Directions for this task:
Begin at the line that contains "for number in", stop after the line that contains "if empty is", and reproduce only that span, unaltered.

Recorded information:
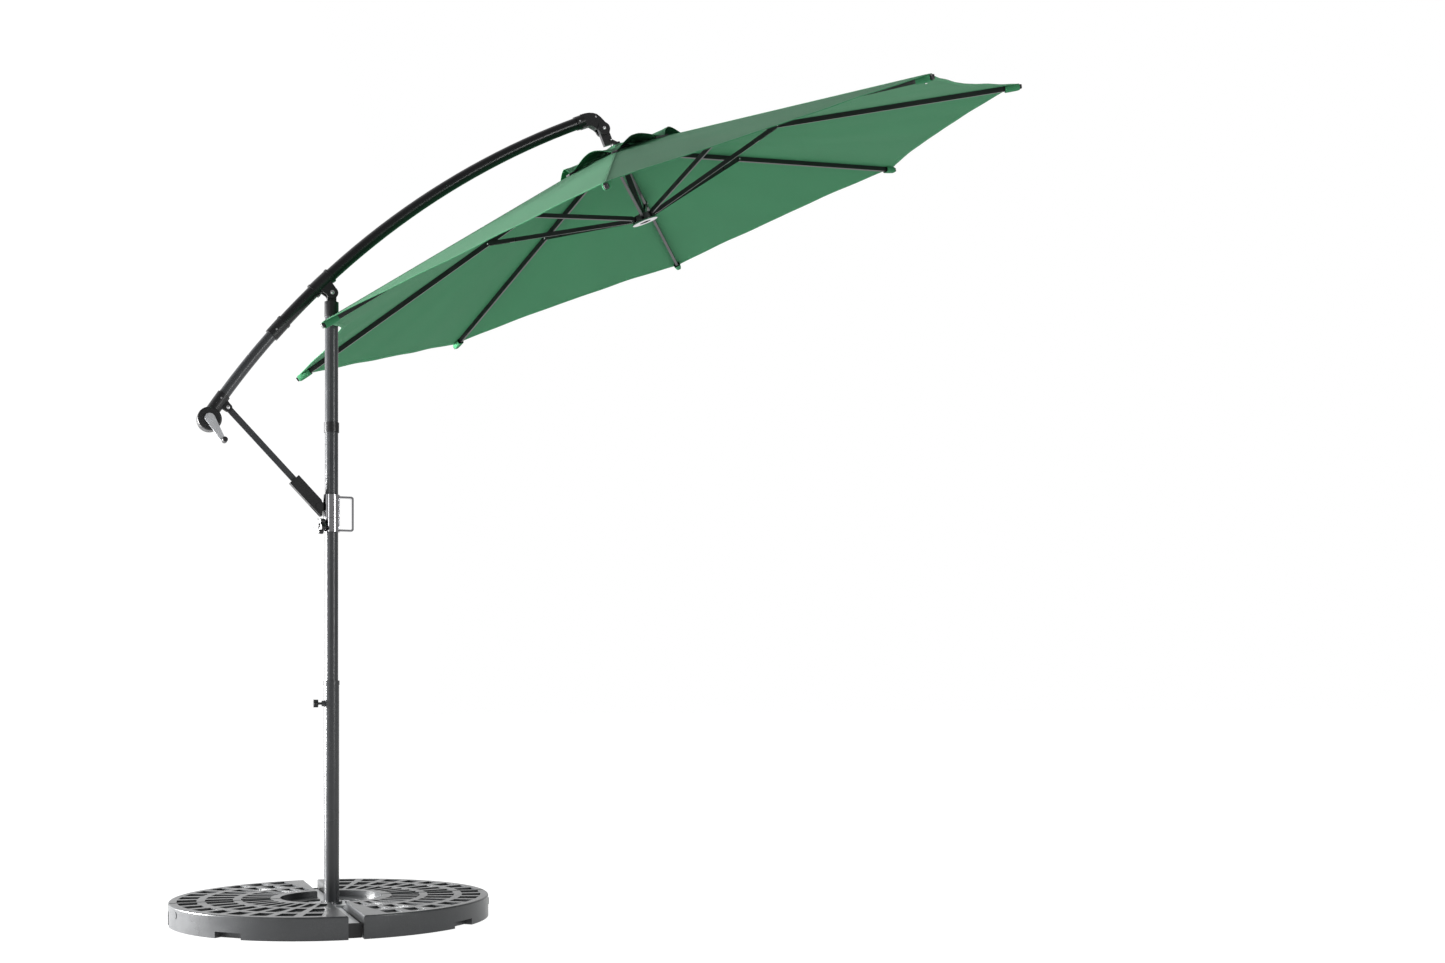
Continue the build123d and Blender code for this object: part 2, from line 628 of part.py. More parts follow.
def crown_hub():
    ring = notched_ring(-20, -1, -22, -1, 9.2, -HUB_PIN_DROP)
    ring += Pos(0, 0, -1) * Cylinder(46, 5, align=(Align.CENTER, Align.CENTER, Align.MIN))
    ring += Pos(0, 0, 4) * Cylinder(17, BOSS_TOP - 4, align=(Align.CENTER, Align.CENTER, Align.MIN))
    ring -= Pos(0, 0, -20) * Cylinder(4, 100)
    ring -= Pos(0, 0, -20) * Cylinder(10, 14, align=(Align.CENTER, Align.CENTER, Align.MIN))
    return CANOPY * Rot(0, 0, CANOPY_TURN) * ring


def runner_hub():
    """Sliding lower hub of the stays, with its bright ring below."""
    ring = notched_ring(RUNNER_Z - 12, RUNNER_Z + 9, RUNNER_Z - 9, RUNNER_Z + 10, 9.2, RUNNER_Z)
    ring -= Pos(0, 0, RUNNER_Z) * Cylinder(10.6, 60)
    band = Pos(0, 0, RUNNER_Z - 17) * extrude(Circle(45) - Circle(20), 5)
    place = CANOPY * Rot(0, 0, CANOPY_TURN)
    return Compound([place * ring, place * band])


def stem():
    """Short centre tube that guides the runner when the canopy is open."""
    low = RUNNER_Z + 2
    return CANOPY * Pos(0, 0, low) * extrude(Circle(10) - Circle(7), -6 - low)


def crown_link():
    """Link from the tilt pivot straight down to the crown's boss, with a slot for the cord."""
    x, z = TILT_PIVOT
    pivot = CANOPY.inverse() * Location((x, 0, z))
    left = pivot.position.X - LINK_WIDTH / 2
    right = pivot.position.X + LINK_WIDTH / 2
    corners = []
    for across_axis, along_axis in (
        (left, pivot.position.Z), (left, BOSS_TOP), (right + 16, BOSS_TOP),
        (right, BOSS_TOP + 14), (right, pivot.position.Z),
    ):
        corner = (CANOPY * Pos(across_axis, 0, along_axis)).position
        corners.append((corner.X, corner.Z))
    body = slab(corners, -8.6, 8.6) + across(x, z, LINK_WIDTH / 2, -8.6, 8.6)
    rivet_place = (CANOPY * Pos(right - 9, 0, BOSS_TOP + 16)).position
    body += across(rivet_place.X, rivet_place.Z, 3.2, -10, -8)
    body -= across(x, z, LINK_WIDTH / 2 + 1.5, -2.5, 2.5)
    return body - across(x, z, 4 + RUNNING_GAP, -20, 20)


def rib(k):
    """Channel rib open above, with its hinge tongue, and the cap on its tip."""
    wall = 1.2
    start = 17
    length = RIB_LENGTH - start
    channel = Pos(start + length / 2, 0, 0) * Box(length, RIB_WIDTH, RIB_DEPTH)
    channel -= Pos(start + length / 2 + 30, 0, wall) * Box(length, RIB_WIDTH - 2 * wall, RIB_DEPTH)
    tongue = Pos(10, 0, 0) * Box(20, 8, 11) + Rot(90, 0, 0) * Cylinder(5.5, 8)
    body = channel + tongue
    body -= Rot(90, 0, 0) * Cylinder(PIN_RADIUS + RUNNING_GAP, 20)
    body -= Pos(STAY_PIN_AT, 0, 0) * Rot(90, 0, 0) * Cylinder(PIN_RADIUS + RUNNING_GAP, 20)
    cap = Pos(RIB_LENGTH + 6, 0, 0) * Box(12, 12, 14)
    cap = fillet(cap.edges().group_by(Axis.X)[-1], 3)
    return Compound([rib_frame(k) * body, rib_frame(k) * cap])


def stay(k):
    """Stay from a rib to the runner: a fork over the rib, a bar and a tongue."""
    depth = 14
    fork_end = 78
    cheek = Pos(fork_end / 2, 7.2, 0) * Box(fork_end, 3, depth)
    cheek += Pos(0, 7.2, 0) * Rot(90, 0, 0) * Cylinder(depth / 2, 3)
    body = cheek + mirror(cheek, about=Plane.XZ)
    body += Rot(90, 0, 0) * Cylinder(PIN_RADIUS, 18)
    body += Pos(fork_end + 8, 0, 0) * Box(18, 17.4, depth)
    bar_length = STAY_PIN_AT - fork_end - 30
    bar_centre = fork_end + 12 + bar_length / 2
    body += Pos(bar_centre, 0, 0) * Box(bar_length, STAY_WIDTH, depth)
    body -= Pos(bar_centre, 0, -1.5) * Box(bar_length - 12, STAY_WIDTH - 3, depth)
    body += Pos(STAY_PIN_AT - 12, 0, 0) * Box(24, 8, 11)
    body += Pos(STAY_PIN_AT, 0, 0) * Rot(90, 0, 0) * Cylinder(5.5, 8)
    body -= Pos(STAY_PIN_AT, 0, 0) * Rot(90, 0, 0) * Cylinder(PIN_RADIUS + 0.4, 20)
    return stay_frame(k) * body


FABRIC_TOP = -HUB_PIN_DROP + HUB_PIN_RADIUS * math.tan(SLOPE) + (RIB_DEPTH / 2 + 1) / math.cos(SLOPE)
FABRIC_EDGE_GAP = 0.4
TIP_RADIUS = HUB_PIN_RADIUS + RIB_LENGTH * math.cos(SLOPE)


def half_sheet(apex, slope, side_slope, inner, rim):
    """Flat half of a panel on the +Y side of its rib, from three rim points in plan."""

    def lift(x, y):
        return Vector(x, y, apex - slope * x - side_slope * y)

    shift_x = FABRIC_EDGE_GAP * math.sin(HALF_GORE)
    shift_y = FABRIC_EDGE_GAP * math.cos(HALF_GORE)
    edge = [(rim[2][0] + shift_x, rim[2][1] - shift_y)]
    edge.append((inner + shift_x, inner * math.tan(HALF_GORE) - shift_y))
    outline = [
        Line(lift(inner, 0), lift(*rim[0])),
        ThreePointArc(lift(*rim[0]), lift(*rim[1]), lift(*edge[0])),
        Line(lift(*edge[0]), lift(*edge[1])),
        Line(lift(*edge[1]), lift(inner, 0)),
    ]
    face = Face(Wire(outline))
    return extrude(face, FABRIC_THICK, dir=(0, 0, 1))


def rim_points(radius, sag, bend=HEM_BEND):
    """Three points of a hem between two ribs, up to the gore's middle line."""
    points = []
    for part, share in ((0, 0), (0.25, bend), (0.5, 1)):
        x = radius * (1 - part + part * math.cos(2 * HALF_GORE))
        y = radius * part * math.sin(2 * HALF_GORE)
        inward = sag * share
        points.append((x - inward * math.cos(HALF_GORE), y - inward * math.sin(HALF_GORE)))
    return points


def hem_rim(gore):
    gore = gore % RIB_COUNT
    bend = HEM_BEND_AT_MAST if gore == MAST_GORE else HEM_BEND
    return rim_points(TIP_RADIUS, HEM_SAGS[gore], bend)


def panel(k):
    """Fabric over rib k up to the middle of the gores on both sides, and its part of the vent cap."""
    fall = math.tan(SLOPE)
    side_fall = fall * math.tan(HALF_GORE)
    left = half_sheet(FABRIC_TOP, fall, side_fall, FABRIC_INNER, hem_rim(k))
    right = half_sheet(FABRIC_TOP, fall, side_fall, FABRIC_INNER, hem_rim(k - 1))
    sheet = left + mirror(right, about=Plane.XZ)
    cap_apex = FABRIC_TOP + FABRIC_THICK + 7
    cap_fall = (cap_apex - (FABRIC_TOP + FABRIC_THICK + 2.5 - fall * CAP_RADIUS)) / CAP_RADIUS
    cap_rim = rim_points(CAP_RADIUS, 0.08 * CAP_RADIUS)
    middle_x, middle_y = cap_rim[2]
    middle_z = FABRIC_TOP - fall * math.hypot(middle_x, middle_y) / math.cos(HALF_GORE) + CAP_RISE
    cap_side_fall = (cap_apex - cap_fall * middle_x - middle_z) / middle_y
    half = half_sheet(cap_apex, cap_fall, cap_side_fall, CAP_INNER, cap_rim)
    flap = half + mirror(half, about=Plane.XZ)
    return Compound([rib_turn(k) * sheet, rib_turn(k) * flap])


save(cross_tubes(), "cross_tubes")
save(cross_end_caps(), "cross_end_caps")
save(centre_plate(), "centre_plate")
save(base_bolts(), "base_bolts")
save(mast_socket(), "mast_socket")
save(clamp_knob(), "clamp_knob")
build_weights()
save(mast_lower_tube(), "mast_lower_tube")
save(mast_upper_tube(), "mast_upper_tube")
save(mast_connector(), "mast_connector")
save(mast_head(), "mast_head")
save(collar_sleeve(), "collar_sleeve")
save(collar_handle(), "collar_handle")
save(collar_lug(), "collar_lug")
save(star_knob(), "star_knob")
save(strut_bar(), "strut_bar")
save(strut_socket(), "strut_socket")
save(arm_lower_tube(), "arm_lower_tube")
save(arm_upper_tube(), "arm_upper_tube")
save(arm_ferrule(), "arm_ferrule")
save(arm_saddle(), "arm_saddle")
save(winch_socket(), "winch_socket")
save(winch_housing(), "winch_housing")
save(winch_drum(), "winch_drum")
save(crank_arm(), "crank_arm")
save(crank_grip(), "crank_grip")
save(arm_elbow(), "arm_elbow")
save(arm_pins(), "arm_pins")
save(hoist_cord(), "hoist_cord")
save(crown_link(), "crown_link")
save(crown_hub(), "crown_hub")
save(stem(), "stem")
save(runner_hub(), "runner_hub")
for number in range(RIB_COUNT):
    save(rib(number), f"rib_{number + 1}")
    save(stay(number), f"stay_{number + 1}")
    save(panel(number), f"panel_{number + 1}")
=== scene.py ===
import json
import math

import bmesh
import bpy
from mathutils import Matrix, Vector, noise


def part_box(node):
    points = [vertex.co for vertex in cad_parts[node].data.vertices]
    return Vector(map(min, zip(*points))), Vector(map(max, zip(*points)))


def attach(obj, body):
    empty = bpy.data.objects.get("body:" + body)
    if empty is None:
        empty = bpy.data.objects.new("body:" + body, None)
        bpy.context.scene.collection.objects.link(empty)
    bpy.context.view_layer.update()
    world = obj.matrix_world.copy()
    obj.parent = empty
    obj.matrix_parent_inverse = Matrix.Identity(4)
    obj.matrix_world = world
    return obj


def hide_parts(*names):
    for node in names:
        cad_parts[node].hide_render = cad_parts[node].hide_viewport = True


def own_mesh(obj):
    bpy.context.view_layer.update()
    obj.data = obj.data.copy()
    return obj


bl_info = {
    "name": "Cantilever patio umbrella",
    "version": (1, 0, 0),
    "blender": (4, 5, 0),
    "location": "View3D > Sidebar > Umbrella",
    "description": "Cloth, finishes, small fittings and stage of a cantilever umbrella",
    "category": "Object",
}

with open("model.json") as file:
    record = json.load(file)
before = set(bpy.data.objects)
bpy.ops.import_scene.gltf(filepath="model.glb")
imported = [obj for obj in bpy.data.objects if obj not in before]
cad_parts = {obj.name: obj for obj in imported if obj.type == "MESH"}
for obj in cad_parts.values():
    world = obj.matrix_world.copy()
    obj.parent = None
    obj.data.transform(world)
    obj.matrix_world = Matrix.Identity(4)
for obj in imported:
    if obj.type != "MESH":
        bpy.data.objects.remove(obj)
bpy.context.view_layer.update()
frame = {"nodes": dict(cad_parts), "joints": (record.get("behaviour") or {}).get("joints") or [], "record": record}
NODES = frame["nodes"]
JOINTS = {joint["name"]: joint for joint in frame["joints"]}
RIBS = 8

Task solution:
for number in range(RIB_COUNT):
    save(rib(number), f"rib_{number + 1}")
    save(stay(number), f"stay_{number + 1}")
    save(panel(number), f"panel_{number + 1}")
=== scene.py ===
import json
import math

import bmesh
import bpy
from mathutils import Matrix, Vector, noise


def part_box(node):
    points = [vertex.co for vertex in cad_parts[node].data.vertices]
    return Vector(map(min, zip(*points))), Vector(map(max, zip(*points)))


def attach(obj, body):
    empty = bpy.data.objects.get("body:" + body)
    if empty is None:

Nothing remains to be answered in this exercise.